Looking back on the interviews I’ve been part of, I’ve come to realize how much a good interview really depends on how it’s set up. Based on what we’ve covered this week, the key factors for an effective interview are reliability, validity, and utility (Gatewood et al., 2016).

An interview that stands out was when I applied for a logistics coordinator role at a company I was already working for. Since it was internal interview, the questions were super broad, questions like “Tell me about yourself” and “What are your strengths?” Sure, they let me talk, but they didn’t really get at whether I was the right fit for the specific responsibilities. That’s where validity was missing, it didn’t really measure what it needed to.

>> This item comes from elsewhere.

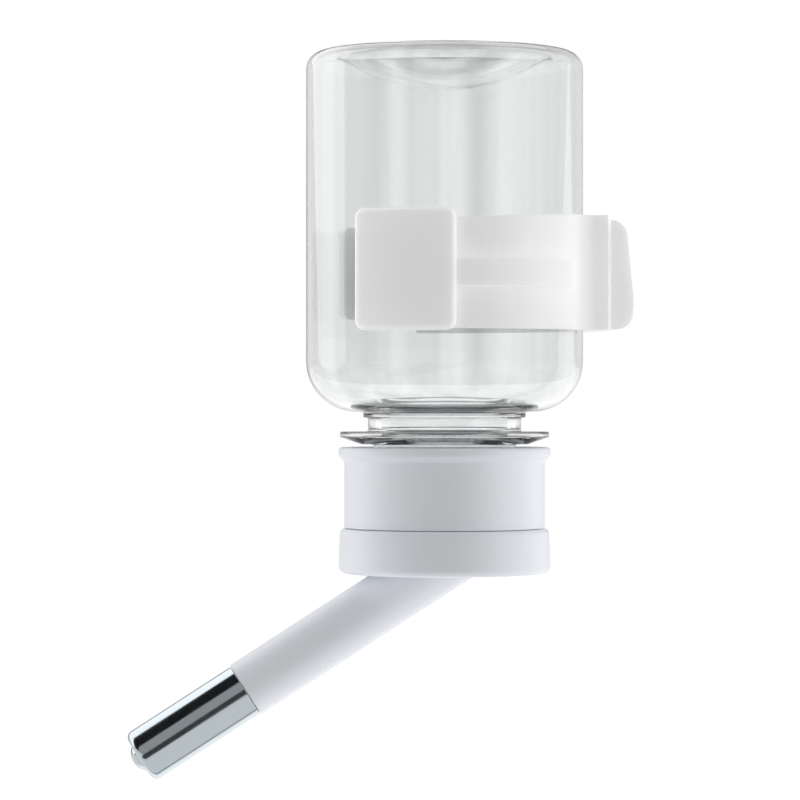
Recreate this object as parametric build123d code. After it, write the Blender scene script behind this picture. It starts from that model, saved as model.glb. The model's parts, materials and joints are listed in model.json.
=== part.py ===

But when I had a phone interview for an entry level financial analyst role it was a different experience. It was well organized, focused, and full of behavioral questions like “Tell me about a time you had to analyze financial data under pressure.” and that happened on the first out of the three interviews I was going to have for that role. That kind of question made a lot more sense for the job. It felt like the interviewer would use the same questions for all candidates, which helped boost both validity and reliability.

Still, I’ve been in a lot of interviews that just dragged on or felt pointless because they stuck too closely to a company driven script. That’s where utility takes a hit, there’s not much value in asking the same vague questions for completely different roles. If I could give employers advice, it’d be to build structured interviews that match the role and allow room for real conversation not just to checkboxes.